Lately an area of interest of mine in digital photography in particular is scene-referred vs. output-referred image formats and subjective perception. The author (justifiably) walks around this topic in his camera sensor overview, but the data captured by a sensor from photons hitting it doesn’t really contain a readily viewable image.

Data values captured by a modern camera far exceed the ranges that can be reproduced by output media such as paper or screens—meaning that the only way[0] to obtain an image we can communicate to someone else (or future ourselves) as a static artifact[0] is by throwing out data and conforming values to ranges that fit in the output color space, converting scene-referred (“raw”) data to output-referred.

This is where subjective perception comes in: how we perceive colors and shapes in a given scene depends a lot on what we had seen prior to this scene, our general mood, and various other aspects of our mind state. It’s only by taking control of processing scene-referred data that we can use the full range of captured values to try to convey most convincingly, within the constraints of the output space, our subjective perception of the scene around the time we pressed the shutter trigger.

(Naturally, further down this rabbit hole come the questions about e.g. what our conscious perception—but not the camera—was blind to in the scene, and eventually about the nature of reality itself, at which point one may feel compelled to give up and go into painting instead.)

[0] This would be quite niche, but I wonder if we could develop tools for exploring raw data at viewing stage, allowing the audience to effortlessly adjust their perception of the scene (even if within ranges specified by the photographer). Such exploration would require significant computing powers, but we’ll probably be there in a couple of years.
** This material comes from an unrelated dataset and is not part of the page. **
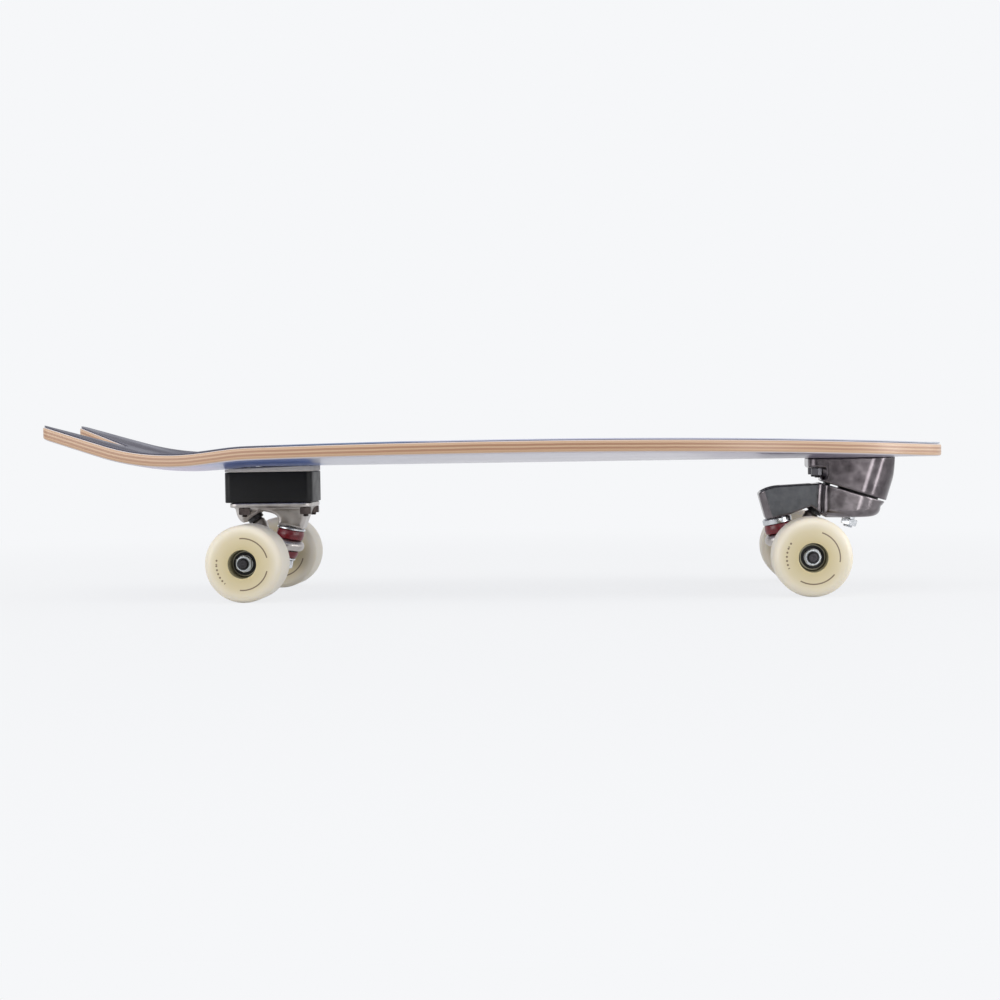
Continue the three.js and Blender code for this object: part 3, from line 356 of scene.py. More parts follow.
def fill_face(rim, holes, spacing):
    """Triangles that fill a rim, less its holes, with inner points on a grid."""
    low, high = rim.min(axis=0), rim.max(axis=0)
    columns = np.arange(low[0] + spacing / 2, high[0], spacing)
    rows = np.arange(-math.ceil(high[1] / spacing) * spacing, high[1] + spacing, spacing)
    grid = np.stack(np.meshgrid(columns, rows, indexing="ij"), axis=-1).reshape(-1, 2)
    keep = inside(rim, grid)
    for loop in [rim, *holes]:
        nearest = np.sqrt(((grid[:, None] - loop[None]) ** 2).sum(axis=2)).min(axis=1)
        keep &= nearest > spacing * rim_clearance
    for hole in holes:
        keep &= ~inside(hole, grid)
    points = [*rim, *(point for hole in holes for point in hole), *grid[keep]]
    edges = []
    first = 0
    for loop in [rim, *holes]:
        count = len(loop)
        edges += [(first + i, first + (i + 1) % count) for i in range(count)]
        first += count
    plan, _, faces, *_ = delaunay_2d_cdt([Vector(p) for p in points], edges, [], 0, merge_distance)
    plan = np.array([[p.x, p.y] for p in plan])
    faces = np.array(faces)
    middles = plan[faces].mean(axis=1)
    wanted = inside(rim, middles)
    for hole in holes:
        wanted &= ~inside(hole, middles)
    ab = plan[faces[:, 1]] - plan[faces[:, 0]]
    ac = plan[faces[:, 2]] - plan[faces[:, 0]]
    turned = ab[:, 0] * ac[:, 1] - ab[:, 1] * ac[:, 0] < 0
    faces[turned] = faces[turned][:, ::-1]
    assert len(plan) == len(points), "the fill moved or merged a point"
    return plan, faces[wanted]


def map_edge(mesh, edge, shares):
    """The UV map of a sheet's edge: metres along the outline, and the share of the thickness."""
    count = len(edge)
    steps = np.linalg.norm(np.roll(edge, -1, axis=0) - edge, axis=1)
    lengths = np.concatenate([[0], np.cumsum(steps)]) * MM
    layer = mesh.uv_layers.new(name="edge")
    for polygon in mesh.polygons[:(len(shares) - 1) * count]:
        column = polygon.index % count
        for corner in polygon.loop_indices:
            ring, i = divmod(mesh.loops[corner].vertex_index, count)
            layer.data[corner].uv = (lengths[column if i == column else column + 1], shares[ring][i])


def pressed_sheet(
    name, outline, bottom_at, top_at, edge_round, materials, holes=(), spacing=8,
    edge_steps=4, wall_steps=2,
):
    """A sheet between two heights. Materials are those of its edge, underside and top.

    A hole is a place, a radius at the top and at the bottom, and the depth of its sink.
    """
    turns = np.linspace(0, math.pi / 2, edge_steps + 1)
    lower = [(edge_round * (1 - math.sin(a)), 0.0, edge_round * (1 - math.cos(a))) for a in turns]
    wall_shares = np.linspace(0, 1, wall_steps + 2)[1:-1]
    walls = [(0.0, share, edge_round * (1 - 2 * share)) for share in wall_shares]
    upper = [(inset, 1.0, -lift) for inset, _, lift in reversed(lower)]
    points, shares = [], []
    for inset, share, lift in lower + walls + upper:
        ring = outline(inset)
        low, high = bottom_at(ring[:, 0], ring[:, 1]), top_at(ring[:, 0], ring[:, 1])
        z = low + (high - low) * share + lift
        points.append(np.column_stack([ring, z]))
        shares.append((z - low) / (high - low))
    count = len(points[0])
    rings = len(points)

    circle = arc((0, 0), 1, 0, 2 * math.pi, hole_sides)[:-1]
    loops = [np.array(centre) + circle * max(top, bottom) for centre, top, bottom, _ in holes]
    plan, triangles = fill_face(outline(edge_round), loops, spacing)
    extra = len(plan) - count
    low_plan, high_plan = plan[count:].copy(), plan[count:].copy()
    for n, (centre, top, bottom, _) in enumerate(holes):
        span = slice(n * len(circle), (n + 1) * len(circle))
        low_plan[span] = np.array(centre) + circle * bottom
        high_plan[span] = np.array(centre) + circle * top
    for surface, flat_points in ((bottom_at, low_plan), (top_at, high_plan)):
        points.append(np.column_stack([flat_points, surface(flat_points[:, 0], flat_points[:, 1])]))
    low_base, high_base = rings * count, rings * count + extra

    def low_index(i):
        return int(i) if i < count else low_base + int(i) - count

    def high_index(i):
        return (rings - 1) * count + int(i) if i < count else high_base + int(i) - count

    faces, slots = [], []

    def wall(loop, next_loop):
        for i in range(len(loop)):
            j = (i + 1) % len(loop)
            faces.append((loop[i], loop[j], next_loop[j], next_loop[i]))
            slots.append(0)

    for ring in range(0, (rings - 1) * count, count):
        wall(range(ring, ring + count), range(ring + count, ring + 2 * count))
    for a, b, c in triangles:
        faces += [(high_index(a), high_index(b), high_index(c)), (low_index(c), low_index(b), low_index(a))]
        slots += [2, 1]
    neck_base = high_base + extra
    for n, (centre, top, bottom, sink) in enumerate(holes):
        size = len(circle)
        head = [high_index(count + n * size + i) for i in range(size)]
        foot = [low_index(count + n * size + i) for i in range(size)]
        levels = [head, foot]
        if sink:
            neck_z = top_at(np.array([centre[0]]), np.array([centre[1]]))[0] - sink
            points.append(np.column_stack([np.array(centre) + circle * bottom, np.full(size, neck_z)]))
            levels = [head, list(range(neck_base, neck_base + size)), foot]
            neck_base += size
        for loop, next_loop in zip(levels, levels[1:]):
            wall(loop, next_loop)

    piece = new_piece(name, np.concatenate(points), faces, materials, sharp_angle=50)
    piece.data.polygons.foreach_set("material_index", slots)
    map_edge(piece.data, outline(0), shares)
    return piece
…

If I understand correctly, you're looking for a simplified RAW image editor? Many digital cameras allow storing RAW images alongside JPEG. The viewer can then load the RAW images into any (web-based) image viewer/editor that supports RAW format and have full control over tone mapping.

The tool interface needs to be simplified to make it a better fit for the use-case you present but I don't see computing power as a bottleneck.

Of course they'd still be limited by the dynamic range of the camera. This can also be resolved by calculating irradiance map based on multiple RAW images taken with different exposure times.

  • I think there is a fundamental difference between editor (designed to produce a deliverable) and viewer (designed for immediate experience) software. One of the things essential to the latter but really to the former is immediacy, hence I suspect that the computing powers commonly available today make it impossible for now (but likely not for much longer).

    • (Edit: “not really to the former”)

      Apart from performance, another crucial thing is that the viewer must not have to think about technical aspects (like exposure, color profile, etc.), as you noted, so the GUI would have to be radically different.

      I am envisioning producers bundling N processing profiles with their “digital negative”, and software that somehow allows the user to fluidly explore the perception of the scene by interpolating inside an (N-1)-dimensional space bounded by parameters in those profiles with really low latency.

To clarify, the alternative to taking control of processing scene-referred data is to use camera’s JPEG rendering of its own idea of how the scene should look.